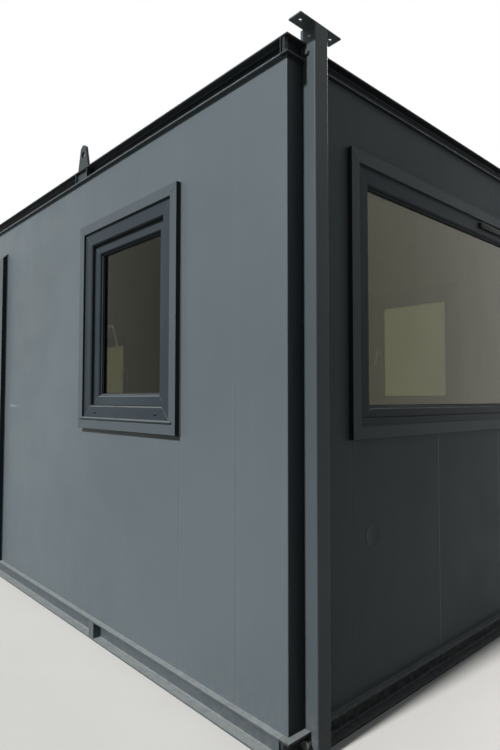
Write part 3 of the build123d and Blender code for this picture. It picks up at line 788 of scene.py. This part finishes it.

---

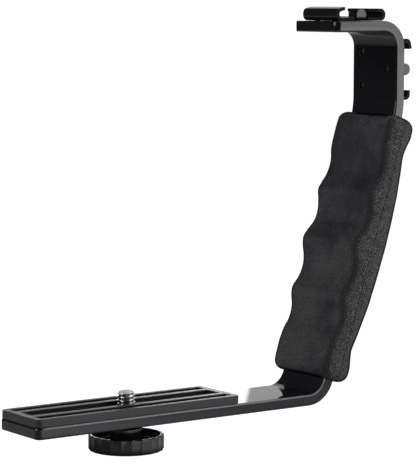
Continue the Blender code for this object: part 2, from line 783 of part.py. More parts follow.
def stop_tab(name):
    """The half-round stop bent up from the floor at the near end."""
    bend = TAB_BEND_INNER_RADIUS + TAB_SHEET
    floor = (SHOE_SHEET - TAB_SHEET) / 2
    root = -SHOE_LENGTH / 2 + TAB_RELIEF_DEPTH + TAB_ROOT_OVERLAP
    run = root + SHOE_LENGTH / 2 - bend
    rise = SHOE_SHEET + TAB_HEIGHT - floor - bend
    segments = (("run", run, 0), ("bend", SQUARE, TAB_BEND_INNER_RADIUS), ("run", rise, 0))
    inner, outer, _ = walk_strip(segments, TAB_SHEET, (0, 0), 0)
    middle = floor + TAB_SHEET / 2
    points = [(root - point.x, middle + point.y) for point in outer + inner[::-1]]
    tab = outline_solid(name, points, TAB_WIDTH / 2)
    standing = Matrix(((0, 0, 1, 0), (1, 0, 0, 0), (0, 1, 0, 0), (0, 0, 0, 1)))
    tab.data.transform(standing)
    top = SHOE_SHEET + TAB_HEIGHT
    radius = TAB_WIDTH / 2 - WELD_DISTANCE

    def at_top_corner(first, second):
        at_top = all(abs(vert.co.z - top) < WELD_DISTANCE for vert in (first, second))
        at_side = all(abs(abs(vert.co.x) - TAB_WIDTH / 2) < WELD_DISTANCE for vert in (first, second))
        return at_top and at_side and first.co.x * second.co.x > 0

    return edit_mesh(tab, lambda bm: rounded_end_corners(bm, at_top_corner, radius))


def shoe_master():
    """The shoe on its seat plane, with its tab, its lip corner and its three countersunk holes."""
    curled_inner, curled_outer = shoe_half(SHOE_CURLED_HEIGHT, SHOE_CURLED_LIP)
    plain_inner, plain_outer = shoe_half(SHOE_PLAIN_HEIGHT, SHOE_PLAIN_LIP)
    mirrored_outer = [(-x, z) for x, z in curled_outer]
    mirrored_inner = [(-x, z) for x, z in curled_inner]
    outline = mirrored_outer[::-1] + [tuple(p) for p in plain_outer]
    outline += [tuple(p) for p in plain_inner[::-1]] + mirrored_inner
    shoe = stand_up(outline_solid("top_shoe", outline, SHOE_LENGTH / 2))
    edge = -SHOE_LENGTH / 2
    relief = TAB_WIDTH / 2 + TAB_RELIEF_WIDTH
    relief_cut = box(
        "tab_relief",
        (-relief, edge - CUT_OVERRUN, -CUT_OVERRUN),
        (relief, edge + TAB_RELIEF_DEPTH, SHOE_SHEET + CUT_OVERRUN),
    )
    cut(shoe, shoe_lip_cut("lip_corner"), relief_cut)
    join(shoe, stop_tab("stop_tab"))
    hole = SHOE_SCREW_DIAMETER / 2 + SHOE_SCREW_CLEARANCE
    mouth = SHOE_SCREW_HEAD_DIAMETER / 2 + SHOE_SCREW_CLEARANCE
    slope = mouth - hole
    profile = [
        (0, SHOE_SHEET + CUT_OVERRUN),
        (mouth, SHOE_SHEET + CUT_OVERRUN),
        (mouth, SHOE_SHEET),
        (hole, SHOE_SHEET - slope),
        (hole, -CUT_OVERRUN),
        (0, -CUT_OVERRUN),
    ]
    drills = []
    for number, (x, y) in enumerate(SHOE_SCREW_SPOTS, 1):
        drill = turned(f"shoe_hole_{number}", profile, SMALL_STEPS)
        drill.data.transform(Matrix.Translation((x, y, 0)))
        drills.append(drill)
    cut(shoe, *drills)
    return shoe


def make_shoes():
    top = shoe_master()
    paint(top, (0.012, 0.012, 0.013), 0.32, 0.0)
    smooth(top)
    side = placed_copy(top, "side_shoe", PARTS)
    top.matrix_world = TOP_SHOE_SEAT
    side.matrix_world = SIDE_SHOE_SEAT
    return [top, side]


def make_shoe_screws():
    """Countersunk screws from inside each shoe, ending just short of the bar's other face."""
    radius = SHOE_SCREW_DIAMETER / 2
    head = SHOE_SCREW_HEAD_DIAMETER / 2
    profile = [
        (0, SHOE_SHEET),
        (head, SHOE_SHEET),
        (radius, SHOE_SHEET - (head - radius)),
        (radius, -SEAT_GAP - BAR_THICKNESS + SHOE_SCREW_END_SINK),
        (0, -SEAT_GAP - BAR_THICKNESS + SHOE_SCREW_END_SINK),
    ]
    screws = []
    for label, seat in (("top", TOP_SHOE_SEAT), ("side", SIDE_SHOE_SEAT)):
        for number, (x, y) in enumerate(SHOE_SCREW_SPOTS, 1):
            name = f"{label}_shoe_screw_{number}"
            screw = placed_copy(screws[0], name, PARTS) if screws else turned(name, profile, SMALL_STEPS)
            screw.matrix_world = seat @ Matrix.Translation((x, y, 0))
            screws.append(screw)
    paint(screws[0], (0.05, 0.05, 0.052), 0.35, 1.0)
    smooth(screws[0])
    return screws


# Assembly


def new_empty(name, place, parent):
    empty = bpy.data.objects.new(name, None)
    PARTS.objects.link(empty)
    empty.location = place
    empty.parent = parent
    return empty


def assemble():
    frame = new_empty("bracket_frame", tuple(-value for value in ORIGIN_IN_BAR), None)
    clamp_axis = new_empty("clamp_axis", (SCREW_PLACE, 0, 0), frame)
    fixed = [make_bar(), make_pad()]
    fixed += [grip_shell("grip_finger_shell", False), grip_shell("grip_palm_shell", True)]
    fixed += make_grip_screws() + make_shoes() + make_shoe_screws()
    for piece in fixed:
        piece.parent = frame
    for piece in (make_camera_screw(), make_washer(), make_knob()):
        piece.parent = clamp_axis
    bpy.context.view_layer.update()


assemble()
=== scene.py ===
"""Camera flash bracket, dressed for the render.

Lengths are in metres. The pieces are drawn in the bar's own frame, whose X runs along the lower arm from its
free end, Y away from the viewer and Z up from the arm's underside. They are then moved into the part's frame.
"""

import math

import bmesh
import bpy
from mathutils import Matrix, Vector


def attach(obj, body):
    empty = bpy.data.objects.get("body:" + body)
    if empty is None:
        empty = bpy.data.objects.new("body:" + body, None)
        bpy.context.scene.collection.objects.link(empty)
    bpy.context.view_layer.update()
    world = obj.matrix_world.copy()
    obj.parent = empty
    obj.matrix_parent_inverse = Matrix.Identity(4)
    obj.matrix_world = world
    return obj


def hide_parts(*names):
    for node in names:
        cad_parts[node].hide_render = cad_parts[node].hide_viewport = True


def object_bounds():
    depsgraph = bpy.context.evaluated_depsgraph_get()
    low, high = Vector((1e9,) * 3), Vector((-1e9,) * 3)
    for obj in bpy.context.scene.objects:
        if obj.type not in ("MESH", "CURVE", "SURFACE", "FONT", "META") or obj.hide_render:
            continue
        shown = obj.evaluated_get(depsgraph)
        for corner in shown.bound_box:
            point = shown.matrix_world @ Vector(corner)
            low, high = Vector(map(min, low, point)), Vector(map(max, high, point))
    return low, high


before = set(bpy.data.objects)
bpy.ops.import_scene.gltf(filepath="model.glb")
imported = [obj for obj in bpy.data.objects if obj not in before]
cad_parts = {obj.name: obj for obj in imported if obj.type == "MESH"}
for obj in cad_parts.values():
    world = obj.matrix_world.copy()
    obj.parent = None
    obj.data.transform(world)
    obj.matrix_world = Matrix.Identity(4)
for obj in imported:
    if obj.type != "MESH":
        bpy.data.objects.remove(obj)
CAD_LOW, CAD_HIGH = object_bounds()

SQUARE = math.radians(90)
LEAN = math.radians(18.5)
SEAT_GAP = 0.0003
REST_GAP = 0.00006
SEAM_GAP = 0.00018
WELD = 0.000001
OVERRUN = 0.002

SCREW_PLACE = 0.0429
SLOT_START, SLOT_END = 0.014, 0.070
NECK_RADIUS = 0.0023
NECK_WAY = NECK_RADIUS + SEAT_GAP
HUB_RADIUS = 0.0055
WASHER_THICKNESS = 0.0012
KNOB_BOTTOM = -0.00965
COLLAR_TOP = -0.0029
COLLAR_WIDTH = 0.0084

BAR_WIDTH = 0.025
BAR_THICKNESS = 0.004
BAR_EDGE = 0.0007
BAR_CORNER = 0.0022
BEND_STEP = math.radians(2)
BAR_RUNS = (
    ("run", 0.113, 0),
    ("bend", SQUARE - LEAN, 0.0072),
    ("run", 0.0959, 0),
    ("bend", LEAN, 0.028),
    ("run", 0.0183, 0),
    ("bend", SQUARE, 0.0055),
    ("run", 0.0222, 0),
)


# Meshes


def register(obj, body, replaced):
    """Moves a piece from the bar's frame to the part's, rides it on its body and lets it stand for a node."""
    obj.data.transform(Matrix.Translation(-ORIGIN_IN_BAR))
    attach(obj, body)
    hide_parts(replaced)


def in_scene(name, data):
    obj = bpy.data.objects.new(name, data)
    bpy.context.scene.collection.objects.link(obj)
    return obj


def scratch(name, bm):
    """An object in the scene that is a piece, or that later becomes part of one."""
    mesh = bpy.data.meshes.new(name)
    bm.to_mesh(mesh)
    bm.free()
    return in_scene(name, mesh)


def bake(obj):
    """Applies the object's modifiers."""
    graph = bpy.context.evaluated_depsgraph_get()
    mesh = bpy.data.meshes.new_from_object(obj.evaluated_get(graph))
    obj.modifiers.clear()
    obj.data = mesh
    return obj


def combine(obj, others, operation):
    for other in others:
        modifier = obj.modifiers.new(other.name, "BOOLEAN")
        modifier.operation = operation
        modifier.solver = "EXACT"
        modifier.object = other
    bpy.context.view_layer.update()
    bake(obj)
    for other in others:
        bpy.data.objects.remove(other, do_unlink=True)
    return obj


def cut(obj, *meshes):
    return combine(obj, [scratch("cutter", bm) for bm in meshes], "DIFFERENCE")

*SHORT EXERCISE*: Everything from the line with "screw.matrix_world = seat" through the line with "depsgraph = bpy.context.evaluated_depsgraph_get()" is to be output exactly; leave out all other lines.

*SOLUTION FOR THIS TASK*:
            screw.matrix_world = seat @ Matrix.Translation((x, y, 0))
            screws.append(screw)
    paint(screws[0], (0.05, 0.05, 0.052), 0.35, 1.0)
    smooth(screws[0])
    return screws


# Assembly


def new_empty(name, place, parent):
    empty = bpy.data.objects.new(name, None)
    PARTS.objects.link(empty)
    empty.location = place
    empty.parent = parent
    return empty


def assemble():
    frame = new_empty("bracket_frame", tuple(-value for value in ORIGIN_IN_BAR), None)
    clamp_axis = new_empty("clamp_axis", (SCREW_PLACE, 0, 0), frame)
    fixed = [make_bar(), make_pad()]
    fixed += [grip_shell("grip_finger_shell", False), grip_shell("grip_palm_shell", True)]
    fixed += make_grip_screws() + make_shoes() + make_shoe_screws()
    for piece in fixed:
        piece.parent = frame
    for piece in (make_camera_screw(), make_washer(), make_knob()):
        piece.parent = clamp_axis
    bpy.context.view_layer.update()


assemble()
=== scene.py ===
"""Camera flash bracket, dressed for the render.

Lengths are in metres. The pieces are drawn in the bar's own frame, whose X runs along the lower arm from its
free end, Y away from the viewer and Z up from the arm's underside. They are then moved into the part's frame.
"""

import math

import bmesh
import bpy
from mathutils import Matrix, Vector


def attach(obj, body):
    empty = bpy.data.objects.get("body:" + body)
    if empty is None:
        empty = bpy.data.objects.new("body:" + body, None)
        bpy.context.scene.collection.objects.link(empty)
    bpy.context.view_layer.update()
    world = obj.matrix_world.copy()
    obj.parent = empty
    obj.matrix_parent_inverse = Matrix.Identity(4)
    obj.matrix_world = world
    return obj


def hide_parts(*names):
    for node in names:
        cad_parts[node].hide_render = cad_parts[node].hide_viewport = True


def object_bounds():
    depsgraph = bpy.context.evaluated_depsgraph_get()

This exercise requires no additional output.